- WRITTEN REQUEST
Everything from the line containing "const part = new THREE.Group();" through the line containing "if empty is" should be repeated exactly, and nothing else from the data.

--- start RAW DATA ---

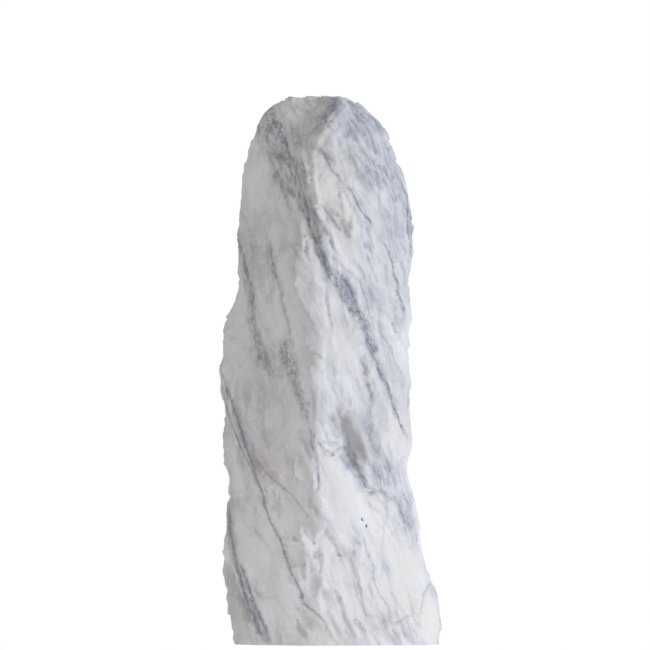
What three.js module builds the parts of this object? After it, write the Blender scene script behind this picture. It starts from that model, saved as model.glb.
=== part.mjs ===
// Garden boulder: an upright block of veined marble, split out of its bed, dressed with a hammer
// and sawn flat underneath so that it stands by itself. It is one natural piece, so it is one mesh.
// Millimetres, +Z up. The front of the stone faces -Y, and the origin is the middle of its plan
// on the ground.
//
// The stone is built the way it was worked. Long arrises run from the ground to the crown, with a
// split face between each two. Flakes are then struck off those faces and chips off the arrises,
// each leaving a shallow dished scar, and the whole surface keeps the lumps of the broken bed.

import * as THREE from "three";
import { ImprovedNoise } from "three/addons/math/ImprovedNoise.js";

// ---- Driving dimensions ----

const HEIGHT = 1200; // ground to crown; the arrises below are laid out on a stone of this height
const ROWS = 76; // rings of points between the ground and the crown
const CORE_TOP = 1030; // faces are worked back towards an upright core, which ends at this height
const SEED = 8; // of the scattered scars

// The marble's beds dip steeply to the right, and every flake is longer along them than across.
const GRAIN = new THREE.Vector3(0.38, 0.1, -0.92).normalize();
const GRAIN_STRETCH = 1.8; // times as long as wide

// ---- Arrises ----
// Counter-clockwise seen from above. Points are [z, x, y] from the ground upwards, and all end at
// the crown. The face from an arris to the next one is crossed in `steps` columns, and `bow` is how
// far the middle of that face stands out of the flat. Bows die out towards the crown, by BOW_FADE.

const CROWN = [1200, 8, 12];
const BOW_FADE = 4; // power of the share of the height

const ARRISES = {
  front_ridge: {
    steps: 9,
    bow: 5,
    points: [
      [0, 4, -168],
      [98, -22, -172],
      [200, -12, -168],
      [262, -14, -168],
      [332, -34, -166],
      [457, -34, -162],
      [549, -31, -168],
      [673, -16, -155],
      [761, 2, -144],
      [798, 8, -139],
      [885, -10, -135],
      [955, -33, -134],
      [1010, -41, -126],
      [1099, -24, -104],
      [1150, 6, -78],
      [1188, 33, -38],
    ],
  },
  front_right: {
    steps: 7,
    bow: 13,
    points: [
      [0, 142, -124],
      [90, 144, -106],
      [180, 118, -108],
      [340, 98, -92],
      [560, 92, -96],
      [760, 104, -84],
      [940, 104, -80],
      [1060, 90, -70],
      [1130, 72, -50],
      [1172, 50, -26],
    ],
  },
  right: {
    steps: 7,
    bow: 15,
    points: [
      [0, 242, -4],
      [66, 241, 7],
      [109, 238, 14],
      [214, 203, 26],
      [284, 199, 29],
      [383, 176, 34],
      [426, 180, 28],
      [525, 176, 14],
      [577, 178, 2],
      [603, 167, -4],
      [656, 166, -6],
      [732, 180, -8],
      [762, 174, -3],
      [866, 184, 14],
      [971, 181, 25],
      [1023, 170, 30],
      [1056, 147, 25],
      [1095, 141, 20],
      [1143, 112, 14],
      [1176, 84, 12],
      [1191, 60, 11],
    ],
  },
  back_right: {
    steps: 8,
    bow: 6,
    points: [
      [0, 172, 112],
      [80, 178, 128],
      [210, 150, 140],
      [320, 132, 128],
      [405, 130, 142],
      [520, 140, 122],
      [640, 112, 130],
      [700, 106, 122],
      [800, 124, 112],
      [890, 118, 118],
      [960, 122, 96],
      [1050, 102, 94],
      [1110, 88, 76],
      [1166, 66, 58],
    ],
  },
  back_ridge: {
    steps: 8,
    bow: 6,
    points: [
      [0, 30, 158],
      [110, 4, 178],
      [230, -14, 184],
      [300, -6, 170],
      [420, -2, 176],
      [520, -30, 180],
      [590, -38, 162],
      [700, -14, 156],
      [790, -8, 164],
      [860, -24, 146],
      [960, -16, 140],
      [1040, 4, 136],
      [1110, 10, 112],
      [1160, 8, 92],
      [1190, 6, 52],
    ],
  },
  back_left: {
    steps: 8,
    bow: 13,
    points: [
      [0, -110, 108],
      [90, -140, 128],
      [200, -154, 120],
      [330, -146, 138],
      [420, -158, 124],
      [500, -166, 126],
      [600, -166, 112],
      [680, -150, 120],
      [760, -128, 108],
      [860, -120, 116],
      [960, -124, 100],
      [1050, -108, 98],
      [1110, -104, 78],
      [1166, -88, 54],
    ],
  },
  left: {
    steps: 8,
    bow: 14,
    points: [
      [0, -201, 22],
      [98, -216, 13],
      [153, -230, 8],
      [299, -225, -14],
      [334, -218, -12],
      [426, -229, -6],
      [520, -234, 8],
      [597, -244, 20],
      [630, -234, 22],
      [678, -231, 26],
      [732, -211, 30],
      [780, -199, 23],
      [905, -195, 6],
      [962, -190, -8],
      [1025, -189, 0],
      [1084, -177, 8],
      [1143, -159, 14],
      [1174, -133, 13],
      [1192, -104, 12],
      [1198, -60, 12],
    ],
  },
  front_left: {
    steps: 8,
    bow: 4,
    points: [
      [0, -104, -124],
      [110, -136, -104],
      [300, -132, -100],
      [470, -150, -88],
      [610, -158, -82],
      [760, -122, -92],
      [900, -108, -90],
      [1000, -82, -98],
      [1095, -86, -80],
      [1132, -98, -58],
      [1174, -116, -20],
    ],
  },
};

// ---- Flake scars ----
// A scar is a dish `width` across the grain. The named hollows are where the stone has one of its
// own, at x and z on its front, and are `depth` deep. The swells are shells that stayed on, `height`
// proud. The other scars are scattered, with more small ones than large ones, and `hollow` is their
// depth as a share of their width. Chips lie `apart` from middle to middle along an arris.

const HOLLOWS = {
  crown_scoop: { x: -46, z: 1140, width: 150, depth: 16 },
  crown_notch: { x: -36, z: 1078, width: 44, depth: 7 },
  shoulder_flake: { x: 96, z: 1010, width: 120, depth: 8 },
  neck_flake: { x: 30, z: 1006, width: 70, depth: 6 },
  ridge_flake: { x: -100, z: 900, width: 90, depth: 7 },
  middle_hollow: { x: 46, z: 452, width: 116, depth: 30 },
  hollow_valley: { x: 36, z: 462, width: 60, depth: 36 },
  left_step: { x: -196, z: 545, width: 120, depth: 9 },
  waist_flake: { x: 130, z: 640, width: 110, depth: 8 },
  bed_step: { x: -146, z: 366, width: 84, depth: 10 },
  ridge_step: { x: -60, z: 336, width: 80, depth: 12 },
  foot_flake: { x: 60, z: 150, width: 130, depth: 9 },
  foot_step: { x: -22, z: 170, width: 60, depth: 8 },
};

const SWELLS = {
  ridge_wedge: { x: -50, z: 780, width: 140, height: 19 },
  hollow_lip: { x: 4, z: 470, width: 44, height: 6 },
  white_boss: { x: 34, z: 340, width: 90, height: 8 },
  foot_boss: { x: -58, z: 120, width: 150, height: 15 },
};

const FACE_FLAKES = { count: 120, width: [80, 190], hollow: [0.035, 0.07] };
const ARRIS_CHIPS = { apart: [22, 50], width: [40, 84], hollow: [0.09, 0.15] };
const MORE_SMALL = 1.5; // power of the chance that picks a width
const STOCK = 4; // the block is left this much too large before it is worked

// ---- Lumps of the broken bed ----
// Each is a field of soft lumps `size` apart and up to `height` proud.

const LUMPS = [
  { size: 150, height: 7 },
  { size: 62, height: 3.2 },
  { size: 34, height: 1.8 },
];
const LUMP_APART = 17.3; // each field is read this far from the one before, so that they don't line up

// ---- The split block ----

const noise = new ImprovedNoise();
const between = ([low, high], share) => low + (high - low) * share;
const chance = () => THREE.MathUtils.seededRandom();
const middleOf = (points) =>
  points.reduce((sum, point) => sum.add(point), new THREE.Vector3()).divideScalar(points.length);

// The line of an arris, from the ground to the crown.
function arrisLine({ points }) {
  const corners = [...points, CROWN].map(([z, x, y]) => new THREE.Vector3(x, y, z));
  const line = new THREE.CurvePath();
  corners.slice(1).forEach((corner, i) => line.add(new THREE.LineCurve3(corners[i], corner)));
  return line;
}

// One ring of points round the stone, at a share of the way from the ground to the crown.
function ring(lines, share) {
  const corners = lines.map((line) => line.getPoint(share));
  const middle = middleOf(corners);
  const bowLeft = 1 - share ** BOW_FADE;
  return Object.values(ARRISES).flatMap(({ steps, bow }, k) =>
    Array.from({ length: steps }, (_, step) => {
      const along = step / steps;
      const point = corners[k].clone().lerp(corners[(k + 1) % corners.length], along);
      const outward = point.clone().sub(middle).setZ(0).normalize();
      return point.addScaledVector(outward, bowLeft * (STOCK + bow * Math.sin(Math.PI * along)));
    }),
  );
}

function splitBlock() {
  const lines = Object.values(ARRISES).map(arrisLine);
  return {
    rings: Array.from({ length: ROWS }, (_, row) => ring(lines, row / ROWS)),
    crown: new THREE.Vector3(CROWN[1], CROWN[2], CROWN[0]),
  };
}

// Triangles over the rings, closed by a point in the sawn base and by the crown.
function closedSurface({ rings, crown }) {
  const columns = rings[0].length;
  const top = rings.length - 1;
  const points = [...rings.flat(), middleOf(rings[0]), crown];
  const [foot, peak] = [points.length - 2, points.length - 1];
  const at = (row, column) => row * columns + (column % columns);
  const index = [];
  for (let column = 0; column < columns; column++) {
    for (let row = 0; row < top; row++) {
      const [a, b] = [at(row, column), at(row, column + 1)];
      const [d, c] = [at(row + 1, column), at(row + 1, column + 1)];
      const shortWay = points[a].distanceTo(points[c]) < points[b].distanceTo(points[d]);
      index.push(...(shortWay ? [a, b, c, a, c, d] : [a, b, d, b, c, d]));
    }
    index.push(foot, at(0, column + 1), at(0, column));
    index.push(at(top, column), at(top, column + 1), peak);
  }
  return new THREE.BufferGeometry().setFromPoints(points).setIndex(index);
}

// ---- Working the faces ----

// Distances measured with the grain are shortened, so that a round dish there is a long one here.
function acrossGrain(vector) {
  return vector.clone().addScaledVector(GRAIN, (1 / GRAIN_STRETCH - 1) * vector.dot(GRAIN));
}

function scar(point, width, depth) {
  return { middle: acrossGrain(point), reach: width / 2, depth };
}

// How deep the dish of a scar is at a point.
function dish({ middle, reach, depth }, point) {
  return depth * Math.max(0, 1 - acrossGrain(point).distanceToSquared(middle) / reach ** 2);
}

// A dish at the point of the front that lies nearest to x and z.
function frontScar(points, { x, z, width, depth }) {
  const apart = (point) => (point.y < 0 ? Math.hypot(point.x - x, point.z - z) : Infinity);
  const nearest = points.reduce((best, point) => (apart(point) < apart(best) ? point : best));
  return scar(nearest, width, depth);
}

function scatteredScar(point, { width, hollow }) {
  const across = between(width, chance() ** MORE_SMALL);
  return scar(point, across, across * between(hollow, chance()));
}

function faceScars(points) {
  return Array.from({ length: FACE_FLAKES.count }, () =>
    scatteredScar(points[Math.floor(chance() * points.length)], FACE_FLAKES),
  );
}

// Chips follow each other up every arris.
function arrisScars(rings) {
  const scars = [];
  let column = 0;
  for (const { steps } of Object.values(ARRISES)) {
    let gap = 0;
    for (let row = 1; row < rings.length; row++) {
      gap -= rings[row][column].distanceTo(rings[row - 1][column]);
      if (gap > 0) continue;
      scars.push(scatteredScar(rings[row][column], ARRIS_CHIPS));
      gap = between(ARRIS_CHIPS.apart, chance());
    }
    column += steps;
  }
  return scars;
}

function lump(point) {
  const p = acrossGrain(point);
  return LUMPS.reduce((sum, { size, height }, k) => {
    const at = p.clone().divideScalar(size).addScalar(LUMP_APART * k);
    return sum + height * noise.noise(at.x, at.y, at.z);
  }, 0);
}

// Moves every point of the block straight towards the core by the deepest scar over it, and out by
// the swells and the lumps. The lowest ring only moves level, so that the sawn face stays flat.
function worked({ rings, crown }) {
  THREE.MathUtils.seededRandom(SEED);
  const points = rings.flat();
  const hollows = Object.values(HOLLOWS).map((each) => frontScar(points, each));
  const scars = [...hollows, ...faceScars(points), ...arrisScars(rings)];
  const swells = Object.values(SWELLS).map((each) =>
    frontScar(points, { ...each, depth: each.height }),
  );
  const deepest = (dishes, point) => Math.max(...dishes.map((each) => dish(each, point)));

  const move = (point, middle) => {
    const inward = middle.clone().setZ(Math.min(point.z, CORE_TOP)).sub(point).normalize();
    const out = deepest(swells, point) + lump(point);
    return point.clone().addScaledVector(inward, deepest(scars, point) - out);
  };
  return {
    rings: rings.map((each) => each.map((point) => move(point, middleOf(each)))),
    crown: move(crown, middleOf(rings.at(-1))),
  };
}

// ---- The stone ----

const marble = new THREE.MeshStandardMaterial({ color: 0xd3d3d7, roughness: 0.65, metalness: 0 });

function boulder() {
  const geometry = closedSurface(worked(splitBlock()));
  geometry.computeBoundingBox();
  const { min, max } = geometry.boundingBox;
  const scale = HEIGHT / max.z;
  geometry.translate(-(min.x + max.x) / 2, -(min.y + max.y) / 2, 0);
  geometry.scale(scale, scale, scale);
  geometry.computeVertexNormals();
  const stone = new THREE.Mesh(geometry, marble);
  stone.name = "boulder";
  return stone;
}

const part = new THREE.Group();
part.name = "garden_boulder";
part.add(boulder());

export default part;
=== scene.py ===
# A garden boulder: one upright block of white marble with blue-grey veins, split out of its bed,
# dressed along its edges with a hammer and sawn flat underneath. Metres, +Z up, front facing -Y. The
# tables of steps, dishes, clouds and veins are in millimetres.

import math

import bmesh
import bpy
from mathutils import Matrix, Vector


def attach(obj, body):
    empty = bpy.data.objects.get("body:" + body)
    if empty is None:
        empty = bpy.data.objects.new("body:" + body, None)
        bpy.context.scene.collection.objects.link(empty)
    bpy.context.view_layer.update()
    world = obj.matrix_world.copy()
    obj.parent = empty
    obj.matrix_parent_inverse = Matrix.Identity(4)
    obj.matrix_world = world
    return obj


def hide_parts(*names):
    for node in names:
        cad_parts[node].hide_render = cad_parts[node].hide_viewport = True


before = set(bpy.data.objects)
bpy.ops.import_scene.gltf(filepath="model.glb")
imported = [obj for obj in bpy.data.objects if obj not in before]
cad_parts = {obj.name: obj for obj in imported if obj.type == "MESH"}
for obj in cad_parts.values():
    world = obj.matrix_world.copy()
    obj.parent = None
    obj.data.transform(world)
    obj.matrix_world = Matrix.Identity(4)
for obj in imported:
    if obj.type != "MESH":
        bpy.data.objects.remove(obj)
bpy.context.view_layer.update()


# ---- The split block ----
# The stone is a single natural piece. Its body is the block as it was split: long arrises, broad
# faces and a scooped crown. It gets a fine even skin of points here, which the relief then works.

BLOCK_ARRIS = math.radians(33)  # edges that turn more than this stay crisp
BLOCK_CRISPNESS = 0.7  # how far a crisp edge withstands the rounding
BLOCK_ROUNDING = 2  # times the block's faces are divided
BLUNT_PLACE = Vector((0.045, -0.10, 0.455))  # round this place the arrises are blunt
BLUNT_REACH = 0.105
SKIN_PITCH = 0.0044  # the distance between the skin's points
SAW_WASTE = 0.03  # how far the block goes on below the ground before it is sawn off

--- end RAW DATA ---

- EXERCISE RESPONSE
const part = new THREE.Group();
part.name = "garden_boulder";
part.add(boulder());

export default part;
=== scene.py ===
# A garden boulder: one upright block of white marble with blue-grey veins, split out of its bed,
# dressed along its edges with a hammer and sawn flat underneath. Metres, +Z up, front facing -Y. The
# tables of steps, dishes, clouds and veins are in millimetres.

import math

import bmesh
import bpy
from mathutils import Matrix, Vector


def attach(obj, body):
    empty = bpy.data.objects.get("body:" + body)
    if empty is None:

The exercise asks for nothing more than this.